And He Shall Laugh Them to Scorn!

Peter Harper, Smoke Signals #28, December 1997

If drinking wine is one of the greater pleasures of life, listening to someone else talking about wine has to be one of its greater annoyances. To my mind, wine is like sex, it is best enjoyed, not talked about. All hate those who kiss and tell. Still there are unrepentant talkers on both topics. And did you notice that curiously they often use the same vocabulary for both activities: full body, great nose, foxy, sweaty, perfumed, sun-cooked, peachy, young, ripe, ,... but also musty, flabby, flat... are they talking about wine or the body of a lover? An expression which amuses me when used by a woman: "il est long en bouche" - wine or lover, or both?

But we live in non-romantic age, in which you can count on someone debunking all the great things in life. And so it is with wine, and scientists are hard at work to find what is behind the bouquet-aroma of wine. Armed with gas-chromatographers, mass-spectrometers, and other paraphernalia, they are probing the chemical composition of wine to discover the secret mix which distinguishes a great wine from a rot-gut.

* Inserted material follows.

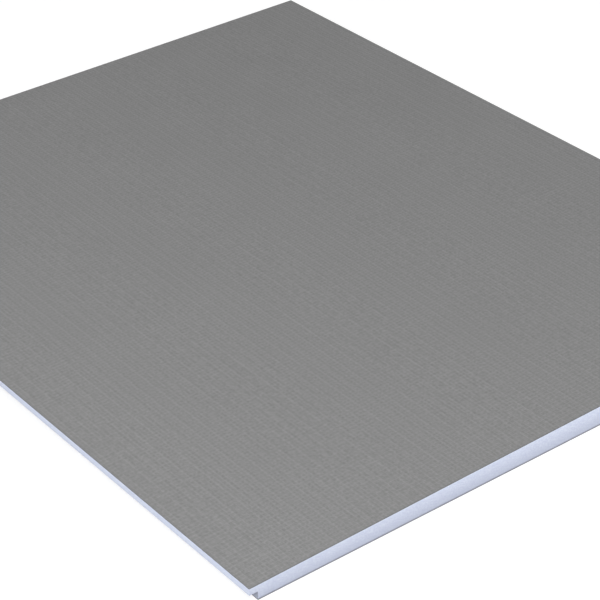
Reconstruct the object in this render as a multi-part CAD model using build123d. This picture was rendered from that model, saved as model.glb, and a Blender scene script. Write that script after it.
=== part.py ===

Professeur Dubourdieu of the Université de Bordeaux reminds us that if wine is 80-85% water and 9-15% alcohol, it also contains some 4 000-odd chemicals of which about 500 enter into the composition of the aroma. It is this 0.1-0.15% of the bottle that makes the real difference. Among the common ingredients are sugars (0.2-15%), glycerine (0.8-1.5%), 30 or so organic acids (1-1.5%), vinegar (0.02-0.05%), 20 or more
minerals (0.3-0.4%), and about 40 phenolic compounds (0.2-0.6%). A study of the Sauvignon grape used for Sancerre and Pouilly wines indicates that its "tropical note" is due to mercatohexanol as in passion fruit and the greenery taste comes from mercatomethylpentanone as in box-tree.

Similar studies are being conducted by flavour chemists on the same topic at the Universities of Erlangen (Germany), California at Davis, and Cornell and they were recently reported on by the New Scientist (26 July 97) in an irreverent article entitled "Château La Feet". There is no bad aroma, but only a combination of pleasant and unpleasant smells, which occur in good or bad proportions. "The delicate fragrance of cat
pee is one of the key components in the bouquet of a Sauvignon blanc - just as cow urine and horse manure are crucial to the noses of an old Riesling and a complex Bordeaux. And bubbling under the brew are the odours of mouldy socks, rotten eggs and burning rubber. Such are the
delights revealed by scientists trying to deconstruct the chemistry of the perfect summer wine."

And so dimethyl disulphide gives off a smell of onion, dimethyl sulphide one of asparagus. Methoxypyrazine at low levels provides a smell of chalk dust or old books and at higher concentrations of bell peppers, and is one of the main aromas of Cabernet Sauvignon. The glycoside associated aromatics are released by the action of acids and provide flavours such as honey, tobacco, chocolate, and dried fig.

Other chemicals are ambivalent: methyl mercaptan smells like burnt rubber, but a low concentration gives wine character, complexity and interest. 2-acetyl-1-pyrroline is responsible for the long-lasting taste of some wines (the "long en bouche" referred to above), but it actually smells like rodent urine and leaves on the tongue the feeling of having licked "a mouse nest". Some of the chemicals come from the yeast: they add a floral or spicy taste to Rieslings, but others smell more like wet horse blankets, cow manure, or plastic bandages. The wine cask provides octalactone (coconut), eugenol (clove) and vanilin (vanilla) all adding interest to the wine. Even the cork adds to the aromas, but sometimes can ruin a wine by rendering it corky: the musty smell it can generate comes from 2,4,6-trichloroanisole, one of the most potent smells to affect the human nose.

And so next time you drink a fine wine, remember that like so many other great gifts of the Creator, it is a perfect blend of the best and the worse that nature has to offer. And who says God doesn't have a sense of humour... and I am sure that he gets a
great laugh listening to wine connoisseurs, discussing the merits of... cat pee.